Alongside Raimi is Campbell as Ash, in the previous film he was just the guy who survived the longest but in this film he comes into his own, his slowly dissolving sanity is, again, stuff made in horror but done with a sense of humour about it, the slapstick aspect of his performance where he’s literally fighting his own severed hand is genius work on Campbell’s part, especially since he spends the majority of the movie on his own with just the house and the dead for company and yet he still manages to hold our attention for the entire time he’s onscreen. The transition into bad-ass Ash with the chainsaw arm and the one-liners feels natural and gives us the Ash we all know and love. Evil Dead 2 is, without question, the best in the franchise. Raimi’s manic energy and mix of horror and comedy as director is the best it’s ever been, easily beating it’s predecessor and never beaten by it’s own sequel or even the remake, coupled with Bruce Campbell’s incredibly deranged turn as Ash and the film just works on ever level. -Matthew

Dawn of the Dead (1978)

When talking about zombie films there’s one name that will always pop up, George A. Romero, the man practically invented the genre with Night Of The Living Dead, a film whose influence is still felt to this day. But where Night invented the genre, it would be it’s sequel, Dawn Of The Dead, that would immortalise it. While not a traditional sequel in the sense of following the same characters or storyline, Dawn actually takes place in the same universe as Night but much further on into the outbreak, where the zombies have already risen and the evacuations have begun, because of this Dawn not only stands as a great sequel, building upon the first film and improving, but also as a stand-alone film in it’s own right. And Romero does improve vastly between the two film, both film tell the same story about humanity and survival but Dawn is much louder in it’s message and what it tries to get across. The use of the Mall and the zombiefied shopping culture is clear and holds an even bigger credence in today’s age, scenes like the Biker invasion and the custard pies show a desensitized nature towards death and violence, an almost warning to humanity that when the sh*t hits the fan we may end up no better than the walkers.

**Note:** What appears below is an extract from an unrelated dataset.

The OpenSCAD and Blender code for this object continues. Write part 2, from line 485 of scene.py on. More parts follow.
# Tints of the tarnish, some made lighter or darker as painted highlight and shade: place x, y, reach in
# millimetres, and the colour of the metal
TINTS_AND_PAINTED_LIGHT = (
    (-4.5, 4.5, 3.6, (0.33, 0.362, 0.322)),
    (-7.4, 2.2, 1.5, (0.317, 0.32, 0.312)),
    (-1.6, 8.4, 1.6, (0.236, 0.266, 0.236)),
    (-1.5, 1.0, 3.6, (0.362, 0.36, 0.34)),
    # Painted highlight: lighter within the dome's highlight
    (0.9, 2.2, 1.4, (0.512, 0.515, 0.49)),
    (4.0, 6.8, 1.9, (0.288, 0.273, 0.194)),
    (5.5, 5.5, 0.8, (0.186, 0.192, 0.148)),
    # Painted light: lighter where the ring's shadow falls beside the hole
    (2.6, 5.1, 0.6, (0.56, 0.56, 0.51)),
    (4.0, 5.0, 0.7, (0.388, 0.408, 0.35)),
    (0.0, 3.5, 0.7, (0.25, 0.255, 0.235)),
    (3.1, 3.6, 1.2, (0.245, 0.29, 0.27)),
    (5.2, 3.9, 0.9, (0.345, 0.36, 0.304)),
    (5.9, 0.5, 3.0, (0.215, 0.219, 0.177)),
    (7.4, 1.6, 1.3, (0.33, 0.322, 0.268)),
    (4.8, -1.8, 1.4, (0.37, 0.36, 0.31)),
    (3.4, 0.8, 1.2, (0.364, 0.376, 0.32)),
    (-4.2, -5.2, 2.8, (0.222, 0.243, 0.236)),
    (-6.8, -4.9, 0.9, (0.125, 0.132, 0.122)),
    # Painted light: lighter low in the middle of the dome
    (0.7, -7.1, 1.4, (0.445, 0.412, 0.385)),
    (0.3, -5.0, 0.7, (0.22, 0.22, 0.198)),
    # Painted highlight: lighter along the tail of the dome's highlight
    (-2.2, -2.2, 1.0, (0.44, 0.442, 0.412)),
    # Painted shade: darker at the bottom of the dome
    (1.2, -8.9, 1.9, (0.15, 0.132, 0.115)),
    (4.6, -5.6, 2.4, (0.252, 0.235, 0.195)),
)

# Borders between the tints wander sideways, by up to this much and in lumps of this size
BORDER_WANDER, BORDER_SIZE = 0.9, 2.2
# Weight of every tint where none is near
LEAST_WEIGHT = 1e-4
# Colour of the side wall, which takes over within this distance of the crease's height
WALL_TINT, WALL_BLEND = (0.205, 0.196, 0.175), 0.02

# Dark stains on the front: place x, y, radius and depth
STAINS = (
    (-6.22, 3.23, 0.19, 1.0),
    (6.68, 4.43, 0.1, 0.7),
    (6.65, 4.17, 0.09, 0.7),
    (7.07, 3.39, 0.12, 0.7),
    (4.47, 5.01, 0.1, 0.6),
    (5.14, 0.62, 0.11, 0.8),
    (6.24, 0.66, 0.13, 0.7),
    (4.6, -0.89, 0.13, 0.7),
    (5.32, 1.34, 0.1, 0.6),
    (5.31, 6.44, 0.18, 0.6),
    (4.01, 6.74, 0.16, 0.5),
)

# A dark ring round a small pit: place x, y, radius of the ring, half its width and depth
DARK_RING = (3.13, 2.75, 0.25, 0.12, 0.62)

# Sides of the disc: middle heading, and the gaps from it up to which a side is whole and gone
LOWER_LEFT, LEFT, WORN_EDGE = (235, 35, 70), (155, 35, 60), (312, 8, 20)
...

While the message may be more obvious it’s delivery is better, this film is a lot more fun than Night which by contrast is quite stark and brutal throughout, here Romero allows the characters to relax, have fun, use the Mall as a playground, hence the messing around scene, it helps the characters to settle, be safe and feel secure, so that when it all goes to hell with Roger’s bite, the invasion and the final escape it hits so much harder because the film has fooled the characters and the audience into thinking there was a happy ending. I haven’t even mentioned the incredible effects by Tom Savini, easily some of his best work and his most iconic, the plaid-shirt zombie who appears on the poster has been payed homage to several times over, the kills throughout the film including helicopter decapitations, shotgun head explosions, limb dismemberment and disembowelment are all incredibly gruesome and never bettered than this film. Dawn Of The Dead is not one of the best sequels ever made, it is easily the best zombie film ever made, easily surpassing it’s equally iconic predecessor and never bettered since by it’s own creator or any imitators. – Matthew

 What are some horror sequels that you think go above and beyond the typical crappy horror movie follow-up?